Mayumba, 28th May 2010, Richard and Erin’s Place, (S3°25.990′ E10°39.792′): we woke up very early and headed to the ferry – the Super 14 finals was playing the next day and we wanted to get to Pointe Noire. Much to our disappointment, the ferry was broken and we were completely stranded. We were given mixed reports all day so we parked our cars at the slipway, hoping for something positive to happen. It did not! We luckily could stay at Richard and Erin’s house (they work for WCS) and we had a great fish dinner.
Tchibanga, 29th May 2010, Hotel Nyanga, (): we were at the ferry first thing in the morning, and again we waited all day. Eventually a team of engineers came to fix the ferry and as luck would have it we were finally on the ferry as kick-off for the rugby was taking place! Very disappointing and all reather tired after spending two days on the slipway. However, we headed back to the Nyanga hotel and had a delicious meal out at the Chicken Man again, who serves Chicken to rival Nandos.
Lobetso, 30th May 2010, Mission house, (S3°14.410′ E12°07.751′): after another dull border crossing we continued south to Dolisi on the very terrible roads the Congo had to offer. As night was falling we found it very difficult to find a bush camp as the vegetation was so thick. Luckily we drove past a small village with a beautiful church surrounded by green grass and we asked te minister is we would be able to camp on the grass. He said, no that would not be possible, but they had an old mission house we could stay in. It was fantastic, and such a lucky find. The next morning we visited the Mission school and handed out some soccer balls.

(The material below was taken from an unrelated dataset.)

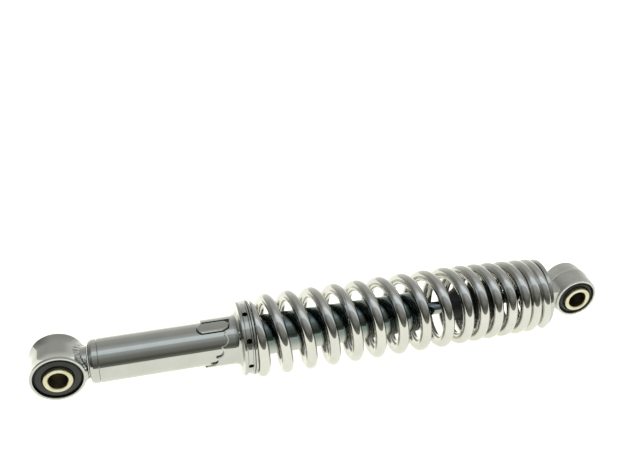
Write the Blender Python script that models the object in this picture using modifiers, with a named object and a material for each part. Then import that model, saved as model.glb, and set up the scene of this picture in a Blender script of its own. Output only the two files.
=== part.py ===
"""Rear shock absorber with an outer coil spring, built as its separate pieces.

The shock lies along X with the lower eye centred on the world origin and the upper eye at +X.
Both bolt axes run along Y, and Z is up. Lengths below are in millimetres unless the name says degrees.
Angles around the shock are measured from -Y towards +Z.
"""
import math

import bmesh
import bpy
from mathutils import Vector

MM = 0.001
GAP = 0.3

# Whole shock
EYE_TO_EYE = 340.0
BOLT_BORE_RADIUS = 6.0
SLEEVE_RADIUS = 8.75

# Lower eye
LOWER_RING_RADIUS = 16.0
LOWER_LIP_RADIUS = 16.7
LOWER_RING_HALF = 11.6
LOWER_RUBBER_RADIUS = 14.6
LOWER_RUBBER_HALF = 11.0
LOWER_SLEEVE_HALF = 13.2
NECK_RADIUS = 10.2
NECK_END = 18.2

# Damper body
TUBE_RADIUS = 13.75
TUBE_BORE = 12.5
TUBE_START = 24.6
TUBE_END = 231.5
CYLINDER_RADIUS = 10.9
CYLINDER_BORE = 10.0
CYLINDER_START = 31.0
CYLINDER_END = 215.0

# Preload stops and cam collar
LUG_ANGLE = 81.0
LUG_START = 86.2
LUG_END = 105.4
LUG_WIDTH = 6.8
LUG_TOP = 15.4
COLLAR_BORE = 14.05
COLLAR_RADIUS = 15.1
COLLAR_FACE = 118.3
COLLAR_RIM_RADIUS = 23.9
FIRST_SEAT_X = LUG_END + GAP
SEAT_ANGLES = [LUG_ANGLE] + [43.0 - 28.5 * k for k in range(4)]
SEAT_DROPS = [0.0, 1.8, 5.2, 9.0, 12.7]
TONGUE_DROP = 15.8
TONGUE_END_ANGLE = -80.0
WRENCH_HOLE_ANGLE = 78.9
WRENCH_HOLE_COUNT = 8
WRENCH_HOLE_RADIUS = 1.4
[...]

Pointe Noire, 31st May to 6th June 2010, Fortis Logistique house: Thanks to Jungle Jon and his colleaugues we had a fantastic few days in Pointe Noire staying in utter luxury for us grubby campers (utter luxury for most people, actually). It was great to catch up with Jon
Matadi, 7th June 2010, Catholic Mission, (S 5°49.901′ E 13°27.639′): We arrived fairly late after a long day from Pointe Noire, through Cabinda. The mission is really nice and you wake up in the morning to the nuns singing and the little children arriving for school. US$5 per person per night.
20km East N’Zeto, 8th June 2010, Bush Camp, (S7° 07.564′ E12° 59.092′): We had another long day’s drive and decided to call it a day before we hit the bad roads after N’Zeto. We pulled off the side of the road, not too far as we were cautious of landmines, and set up camp.
Cabo Ledo, 9th June 2010, (S9° 40.723′ E13° 12.161′): We camped at lovely resort. They gave us a room to use the showers and toilet. We had a fantastic braai on the beach and it was really bliss.
Lubango, 10th June 2010, Casper Lodge, (S14°56.249′ E13°28.071′.. not too sure about these coords but somewhere near there!): You can camp at the rather smart lodge. The facilities for camping are great with a braai, washing up area and private bathroom. Rather expensive at US$25 pp, but it includes buffet breakfast the next morning which makes up for it!
20km South Chibia, 11th June 2010, Bush Camp, (15°19.015′ E13°51.147′): After watching the opening ceremony and first match of the 2010 FIFA World Cup Soccer tournament in Chibia, we headed a little bit south and found a fabulous bush camp on a cattle path, quite a bit off the main road.
Onkwando, 12th June 2010, Onkwando Rest Camp, (S 17°54.722′ E 15°58.483′): 6 days of solid driving and we were happy to be in Namibia. The rest camp has a good restaurant and hot showers, but other than that not too memorable! We were lucky enough to be there on a Saturday night when they were pumping out ‘lekker treffer’s till the early hours. Just what you want after 6 days of early starts!
Etosha, 13th June 2010, Halali Camp, (): What a privilege to be in Etosha. We misjudged the time to get to the campsite so arrived after dark (whoops, but we got to see Hyena and bat-eared foxes at dusk!). Etosha is really well maintained and a pleasure to stay in after 4 months in West Africa!
Waterberg Plateau, 14th June 2010, Waterberg Plateau Camping – Anderson Camp, (): A really tranquil spot – with excellent facilities – private braai area and fantastic ablutions. A lovely little place to get away and do nothing!
Windhoek, 15th June 2010, Joy and Ken’s place: Home away from Home.
Xaragu Tented Camp, 16th and 17th June 2010: great campsite with lovely restaurant/bar area. The permanent tents are really nice with own ‘garden’ and braai area and ensuite bathroom. Really convenient spot to explore the rock engravings, petrified forest and hikes.
Skeleton Coast, Terrace Bay, 18th June 2010: Very adequate accommodation, the new rooms are really nicely decorated. Three course dinner should put you to sleep nicely.
Cape Cross Lodge, 19th June 2010: A little bit of luxury after a hell of a lot of sub-standard accommodation. Fantastic food.
Etusis Lodge – Farm house, 20th June 2010: More than adequate, self-catering. Very friendly lodge and went for a really nice walk to the waterfall (although dry).
Windhoek, 21st June 2010, Joy and Ken’s place: Home away from Home again. This time Chippy joined to compete with Joy on the conversation front.
Orange River, Campsite, 22nd June 2010: Last night of camping, last night of the trip. Got to the campsite in the dark (stopped to watch SA beat France!). Woke up to an idyllic, calm view of the orange river and SA on the other side.